Friday, July 06, 2007

Daniel Mahoney on Vaclav Havel's To the Castle and Back

City Journal contains a review of Vaclav Havel's memoir, To the Castle and Back published by Knopf.

As Havel made clear in earlier works, such as 1992’s Summer Meditations, he saw his new political role as fully consistent with his dissident opposition to totalitarianism. In his post-1989 books and speeches, Havel continued to defend a moral vision of politics that he called “nonpolitical politics” or “politics as morality in practice.” He identified this vision with the demanding but liberating task of “living in truth.” Havel refused to identify politics with a dehumanizing “technology of power,” the notion that power was an end in itself.

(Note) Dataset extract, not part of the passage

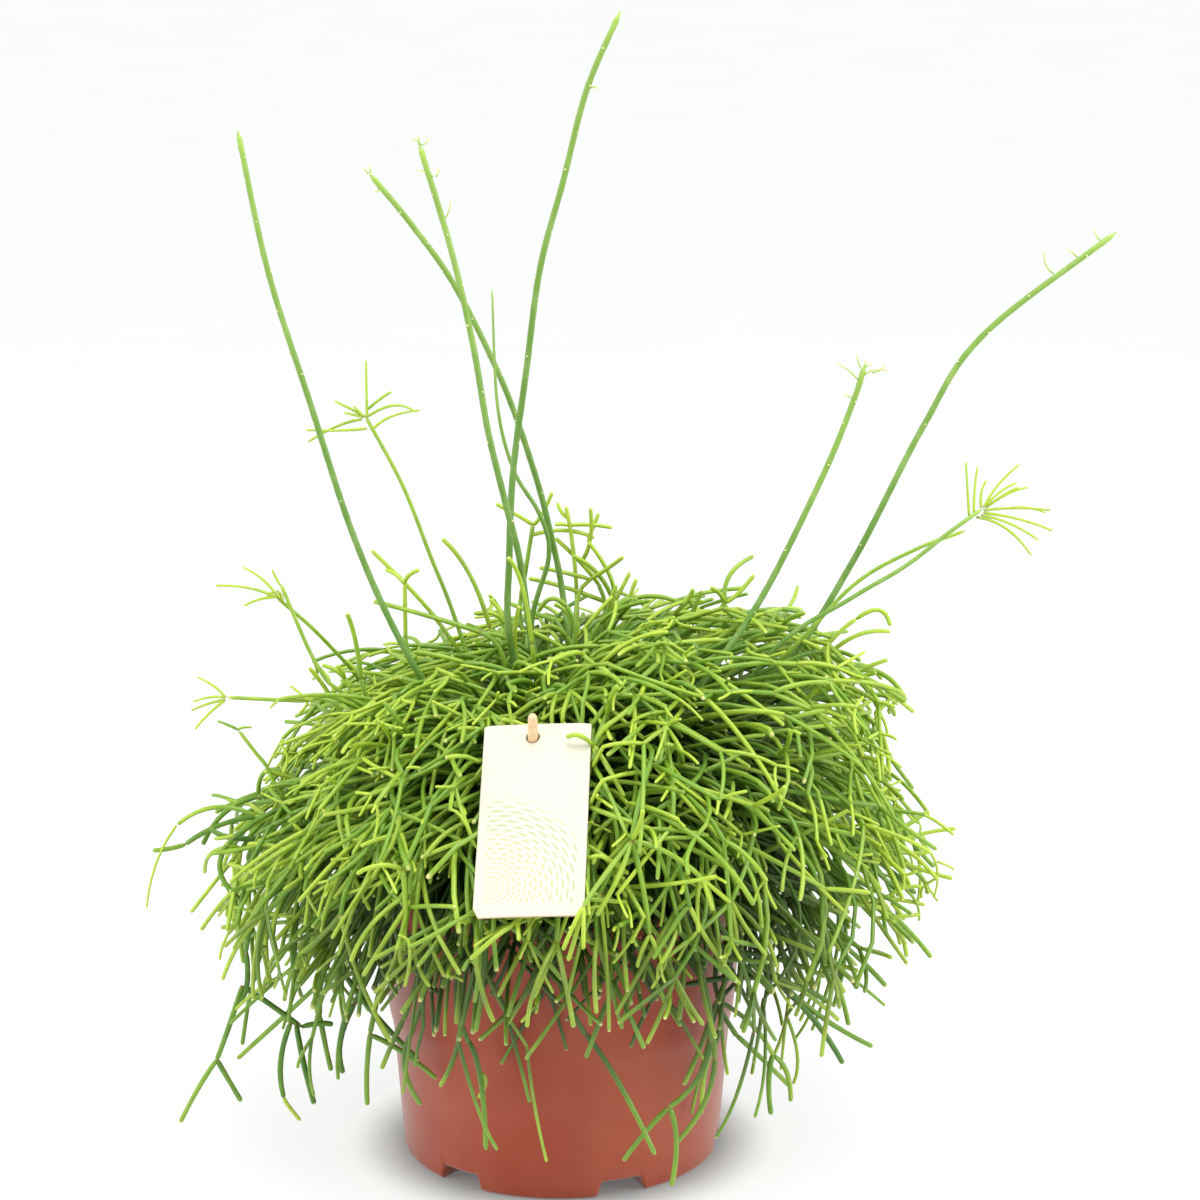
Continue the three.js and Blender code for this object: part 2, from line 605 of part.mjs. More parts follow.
const STRAYS = [
  { leave: [342, 52], through: [[92, -30, 234], [125, -27, 256], [148, -23, 269], [182, -15, 293]],
    rays: 9, length: 28 },
  { leave: [349, 50], through: [[104, -20, 236], [128, -18, 261], [153, -16, 275], [175, -14, 283]],
    rays: 0, length: 0 },
  { leave: [168, 32], through: [[-47, 10, 240], [-57, 9, 267], [-69, 9, 299], [-85, 9, 330]],
    rays: 6, length: 26 },
  { leave: [192, 45], through: [[-91, -22, 211], [-105, -20, 225], [-120, -20, 260]],
    rays: 4, length: 16 },
  { leave: [184, 45], through: [[-84, -6, 206], [-95, -8, 222], [-108, -12, 240], [-120, -18, 254]],
    rays: 0, length: 0 },
  { leave: [198, 52], through: [[-92, -30, 211], [-112, -32, 212], [-143, -34, 214]],
    rays: 4, length: 15 },
  { leave: [187, 60], through: [[-114, -16, 163], [-130, -14, 180], [-141, -12, 194]],
    rays: 2, length: 8 },
  { leave: [187, 62], through: [[-126, -20, 182], [-148, -14, 154], [-176, -10, 138]],
    rays: 2, length: 13 },
  { leave: [200, 66], through: [[-135, -50, 106], [-137, -50, 90], [-149, -50, 56], [-165, -55, 29]],
    rays: 0, length: 0 },
  { leave: [250, 66], through: [[-40, -102, 132], [-37, -106, 103], [-33, -106, 82], [-30, -106, 38]],
    rays: 0, length: 0 },
  { leave: [292, 66], through: [[52, -104, 116], [50, -106, 86], [46, -106, 56], [47, -106, 22]],
    rays: 2, length: 16 },
  { leave: [308, 66], through: [[75, -66, 131], [67, -66, 89], [92, -58, 61], [100, -56, 39]],
    rays: 2, length: 9 },
  { leave: [352, 60], through: [[130, -18, 164], [150, -20, 154], [173, -22, 152]],
    rays: 2, length: 10 },
];

function addCanes(bunches, canes, radius, sides) {
  canes.forEach(({ leave, through, rays, length = 14 }, i) => {
    const points = through.map((place) => new THREE.Vector3(...place));
    const bunch = bunchAt(points[0]);
    const root = inDome(CORE_SHARE * 0.8, leave[1] * DEGREE, leave[0] * DEGREE);
    points.unshift(keepInBunch(root, bunch, radius + GAP));
    const path = new THREE.CatmullRomCurve3(points);
    const spans = Math.ceil(path.getLength() / CANE_SPAN);
    bunches[bunch] = bunches[bunch].add(stemAlong(path, radius, sides, spans));
    addRays(bunches, bunch, 700 + i + 20 * sides, path, { rays, length, radius: RAY_RADIUS });
  });
}

/** The dense inside of one bunch, with the stock that it stands on. */
function makeCore(bunch) {
  const profile = [[0, HEART_HEIGHT + CORE_SHARE * domeReach(0, Math.PI / 2)]];
  const steps = 5;
  for (let i = 1; i <= steps; i++) {
    const fromTop = 80 * DEGREE * i / steps;
    const reach = CORE_SHARE * domeReach(fromTop, Math.PI / 2);
    const height = HEART_HEIGHT + reach * Math.cos(fromTop);
    profile.push([reach * Math.sin(fromTop), Math.max(height, CORE_UNDERSIDE + 2)]);
  }
  profile.push([profile[steps][0] - 3, CORE_UNDERSIDE], [0, CORE_UNDERSIDE]);
  const dome = turned(profile.reverse(), 3 * RING_BUNCHES);
  const outline = new THREE.Shape();
  if (bunch === 0) {
    outline.absarc(0, 0, MIDDLE_RADIUS - GAP, 0, Math.PI * 2);
  } else {
    const middle = 2 * Math.PI * (bunch - 0.5) / RING_BUNCHES;
    const half = Math.PI / RING_BUNCHES;
    const far = SIDE_REACH;
    const near = MIDDLE_RADIUS + 2;
    const shift = polar(GAP / Math.sin(half), middle, 0);
    const corner = (radius, turn) => polar(radius, middle + turn, 0).add(shift);
    const corners = [corner(near, -half), corner(far, -half), corner(far, half), corner(near, half)];
    corners.push(corner(near, 0));
    corners.forEach(({ x, y }, i) => (i === 0 ? outline.moveTo(x, y) : outline.lineTo(x, y)));
    outline.closePath();
  }
  const geometry = new THREE.ExtrudeGeometry(outline, { depth: 200, bevelEnabled: false, curveSegments: 18 });
  const cell = toSolid(geometry.translate(0, 0, 100));
  const { foot, radius } = stockOf(bunch);
  const head = foot.clone().setZ(CORE_UNDERSIDE + 10);
  const core = dome.intersect(cell).add(bar(foot, head, radius, radius, STOCK_SIDES));
  const channel = STICK_RADIUS + 1;
  return core.subtract(bar(stickPoint(STICK_FOOT_HEIGHT), stickTip, channel, channel, 8));
}

const plant = new THREE.Group();
plant.add(toMesh('pot', makePot(), POT_COLOUR, 0.55));
plant.add(toMesh('soil', makeSoil(), SOIL_COLOUR, 1));

const bunches = [];
for (let bunch = 0; bunch <= RING_BUNCHES; bunch++) {
  bunches.push(makeCore(bunch));
}
addMainStems(bunches);
addPlainStems(bunches);
addTuft(bunches);
addCanes(bunches, CANES, CANE_RADIUS, CANE_SIDES);
addCanes(bunches, STRAYS, STEM_RADIUS, STEM_SIDES);
bunches.forEach((solid, bunch) => {
  const name = bunch === 0 ? 'stems_middle' : `stems_${String(bunch).padStart(2, '0')}`;
  plant.add(toMesh(name, solid, STEM_COLOURS[bunch % STEM_COLOURS.length], 0.6));
});

plant.add(toMesh('card_stick', makeStick(), STICK_COLOUR, 0.7));
plant.add(toMesh('plant_card', makeCard(), CARD_COLOUR, 0.5));

export default plant;
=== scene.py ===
"""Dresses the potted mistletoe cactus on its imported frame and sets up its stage.

Metres, +Z up. The origin is the centre of the pot's underside, and the plant is seen from -Y.
"""

import bpy
import numpy as np
from bpy.props import FloatProperty, FloatVectorProperty, IntProperty, PointerProperty
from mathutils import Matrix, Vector


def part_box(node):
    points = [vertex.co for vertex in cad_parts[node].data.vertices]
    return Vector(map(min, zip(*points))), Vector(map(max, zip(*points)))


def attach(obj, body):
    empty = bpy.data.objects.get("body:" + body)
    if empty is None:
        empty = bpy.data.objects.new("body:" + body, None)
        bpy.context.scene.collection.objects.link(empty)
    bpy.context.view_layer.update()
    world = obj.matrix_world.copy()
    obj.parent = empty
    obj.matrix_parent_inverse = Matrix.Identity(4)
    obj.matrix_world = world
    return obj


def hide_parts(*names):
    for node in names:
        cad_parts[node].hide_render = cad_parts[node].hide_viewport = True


bl_info = {
    "name": "Potted Mistletoe Cactus",
    "version": (1, 0, 0),
    "blender": (4, 5, 0),
    "location": "View3D > Sidebar > Mistletoe Cactus",
    "description": "Dresses a potted mistletoe cactus and sets up its stage",
    "category": "Object",
}

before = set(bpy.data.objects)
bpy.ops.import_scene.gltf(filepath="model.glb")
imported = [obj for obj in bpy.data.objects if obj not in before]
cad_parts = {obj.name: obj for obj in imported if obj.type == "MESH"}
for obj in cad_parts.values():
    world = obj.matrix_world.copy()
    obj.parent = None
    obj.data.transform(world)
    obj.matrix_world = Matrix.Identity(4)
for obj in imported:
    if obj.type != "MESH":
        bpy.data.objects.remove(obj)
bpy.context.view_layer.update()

MM = 0.001
GOLDEN_ANGLE = np.radians(137.50776)
UP = np.array([0.0, 0.0, 1.0])

# Pot: the rim's radius and height come from the frame.
POT_LOW, POT_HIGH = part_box("pot")
POT_TOP = POT_HIGH.z
RIM_RADIUS = (POT_HIGH.x - POT_LOW.x) / 2
BASE_RADIUS = 71.2 * MM
BASE_ROUNDING = 2.4 * MM
WALL_SLOPE = 0.077
WALL = 1.8 * MM
FLOOR = 2.2 * MM
BAND_START = 58 * MM
BAND_PROUD = 1.3 * MM
BAND_BLEND = 8 * MM
RIM_DEPTH = 6 * MM
BAY_COUNT = 6
FIRST_BAY_ANGLE = np.radians(292.3)
BAY_HEIGHT = 7 * MM
BAY_FOOT_WIDTH = 23 * MM
BAY_ROOF_WIDTH = 18 * MM
BAY_INNER_RADIUS = 44 * MM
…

Instead he defended a moral order that stands above law, politics, and economics—a moral order that “has a metaphysical anchoring in the infinite and eternal.” His speeches as president, many collected in English in The Art of the Impossible (1997), were artful exercises in moral and political philosophizing, enthralling Western audiences.

1 comment:

Simon Barrow said...

Great. Thanks. I've riffed on this over at FaithInSociety
(see the Saturday, July 07, 2007 entry). It's interesting to compare the "nonpolitical politics" of Havel with that of the arch-pragmatist Isaiah Berlin. I think ultimately the former is too idealistic and the latter too pessimistc - which means that, ironically, their respective political positions end up just as 'political' as the ideological kind they both, in different ways, reject. I appreciate Havel's refusal to let go of the promise of the future, and Berlin's refusal to let go of the agony of now. But that's where it all gets stuck if we have no realisable eschatology... and they don't.